◆ Dataset section ◆
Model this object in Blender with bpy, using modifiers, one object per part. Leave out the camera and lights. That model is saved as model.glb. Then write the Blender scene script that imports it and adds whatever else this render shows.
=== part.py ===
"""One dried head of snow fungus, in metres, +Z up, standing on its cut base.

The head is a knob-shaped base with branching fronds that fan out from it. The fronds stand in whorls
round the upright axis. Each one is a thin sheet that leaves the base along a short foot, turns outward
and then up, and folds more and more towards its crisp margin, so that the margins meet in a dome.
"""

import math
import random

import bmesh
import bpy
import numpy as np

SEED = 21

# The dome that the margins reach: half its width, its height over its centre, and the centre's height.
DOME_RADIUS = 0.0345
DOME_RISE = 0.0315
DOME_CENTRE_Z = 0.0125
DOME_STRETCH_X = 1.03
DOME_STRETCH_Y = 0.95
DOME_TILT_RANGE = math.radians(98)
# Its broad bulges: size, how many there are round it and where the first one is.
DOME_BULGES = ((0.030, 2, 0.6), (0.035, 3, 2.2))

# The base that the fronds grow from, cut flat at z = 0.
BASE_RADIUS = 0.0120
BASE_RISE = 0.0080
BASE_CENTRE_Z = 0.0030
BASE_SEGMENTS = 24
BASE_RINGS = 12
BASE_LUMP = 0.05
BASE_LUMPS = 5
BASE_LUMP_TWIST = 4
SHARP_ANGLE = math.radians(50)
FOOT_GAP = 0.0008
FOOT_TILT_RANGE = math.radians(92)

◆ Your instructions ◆
Type the whole listing again, unaltered.

◆ Exercise answer ◆
Model this object in Blender with bpy, using modifiers, one object per part. Leave out the camera and lights. That model is saved as model.glb. Then write the Blender scene script that imports it and adds whatever else this render shows.
=== part.py ===
"""One dried head of snow fungus, in metres, +Z up, standing on its cut base.

The head is a knob-shaped base with branching fronds that fan out from it. The fronds stand in whorls
round the upright axis. Each one is a thin sheet that leaves the base along a short foot, turns outward
and then up, and folds more and more towards its crisp margin, so that the margins meet in a dome.
"""

import math
import random

import bmesh
import bpy
import numpy as np

SEED = 21

# The dome that the margins reach: half its width, its height over its centre, and the centre's height.
DOME_RADIUS = 0.0345
DOME_RISE = 0.0315
DOME_CENTRE_Z = 0.0125
DOME_STRETCH_X = 1.03
DOME_STRETCH_Y = 0.95
DOME_TILT_RANGE = math.radians(98)
# Its broad bulges: size, how many there are round it and where the first one is.
DOME_BULGES = ((0.030, 2, 0.6), (0.035, 3, 2.2))

# The base that the fronds grow from, cut flat at z = 0.
BASE_RADIUS = 0.0120
BASE_RISE = 0.0080
BASE_CENTRE_Z = 0.0030
BASE_SEGMENTS = 24
BASE_RINGS = 12
BASE_LUMP = 0.05
BASE_LUMPS = 5
BASE_LUMP_TWIST = 4
SHARP_ANGLE = math.radians(50)
FOOT_GAP = 0.0008
FOOT_TILT_RANGE = math.radians(92)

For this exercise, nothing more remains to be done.